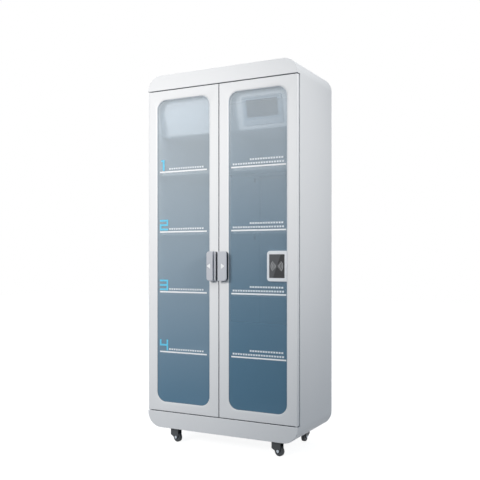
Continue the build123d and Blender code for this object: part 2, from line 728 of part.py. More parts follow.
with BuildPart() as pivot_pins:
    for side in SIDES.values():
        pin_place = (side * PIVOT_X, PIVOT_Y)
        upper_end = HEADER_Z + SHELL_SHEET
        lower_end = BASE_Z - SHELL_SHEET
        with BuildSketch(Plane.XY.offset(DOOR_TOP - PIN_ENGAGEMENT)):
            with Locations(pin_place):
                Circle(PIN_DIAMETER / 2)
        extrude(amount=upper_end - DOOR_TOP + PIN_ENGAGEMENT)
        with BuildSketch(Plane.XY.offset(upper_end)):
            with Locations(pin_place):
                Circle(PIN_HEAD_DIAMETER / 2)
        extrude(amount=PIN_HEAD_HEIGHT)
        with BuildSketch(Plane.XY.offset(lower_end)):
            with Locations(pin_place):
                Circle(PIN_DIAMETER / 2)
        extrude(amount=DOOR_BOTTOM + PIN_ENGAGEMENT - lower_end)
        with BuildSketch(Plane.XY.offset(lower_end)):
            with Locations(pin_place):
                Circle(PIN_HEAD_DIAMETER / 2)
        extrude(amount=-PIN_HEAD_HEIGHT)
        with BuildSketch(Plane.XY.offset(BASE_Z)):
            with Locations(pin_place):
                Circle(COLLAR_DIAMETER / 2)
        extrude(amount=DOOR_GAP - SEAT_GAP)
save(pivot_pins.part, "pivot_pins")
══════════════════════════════
Problem details:
Please set down the whole listing above without altering a single line.

Exercise output:
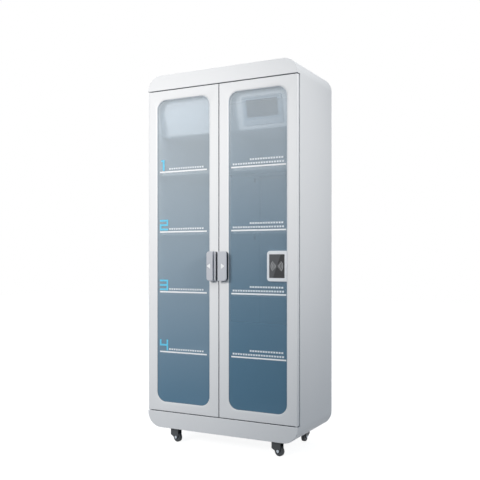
Continue the build123d and Blender code for this object: part 2, from line 728 of part.py. More parts follow.
with BuildPart() as pivot_pins:
    for side in SIDES.values():
        pin_place = (side * PIVOT_X, PIVOT_Y)
        upper_end = HEADER_Z + SHELL_SHEET
        lower_end = BASE_Z - SHELL_SHEET
        with BuildSketch(Plane.XY.offset(DOOR_TOP - PIN_ENGAGEMENT)):
            with Locations(pin_place):
                Circle(PIN_DIAMETER / 2)
        extrude(amount=upper_end - DOOR_TOP + PIN_ENGAGEMENT)
        with BuildSketch(Plane.XY.offset(upper_end)):
            with Locations(pin_place):
                Circle(PIN_HEAD_DIAMETER / 2)
        extrude(amount=PIN_HEAD_HEIGHT)
        with BuildSketch(Plane.XY.offset(lower_end)):
            with Locations(pin_place):
                Circle(PIN_DIAMETER / 2)
        extrude(amount=DOOR_BOTTOM + PIN_ENGAGEMENT - lower_end)
        with BuildSketch(Plane.XY.offset(lower_end)):
            with Locations(pin_place):
                Circle(PIN_HEAD_DIAMETER / 2)
        extrude(amount=-PIN_HEAD_HEIGHT)
        with BuildSketch(Plane.XY.offset(BASE_Z)):
            with Locations(pin_place):
                Circle(COLLAR_DIAMETER / 2)
        extrude(amount=DOOR_GAP - SEAT_GAP)
save(pivot_pins.part, "pivot_pins")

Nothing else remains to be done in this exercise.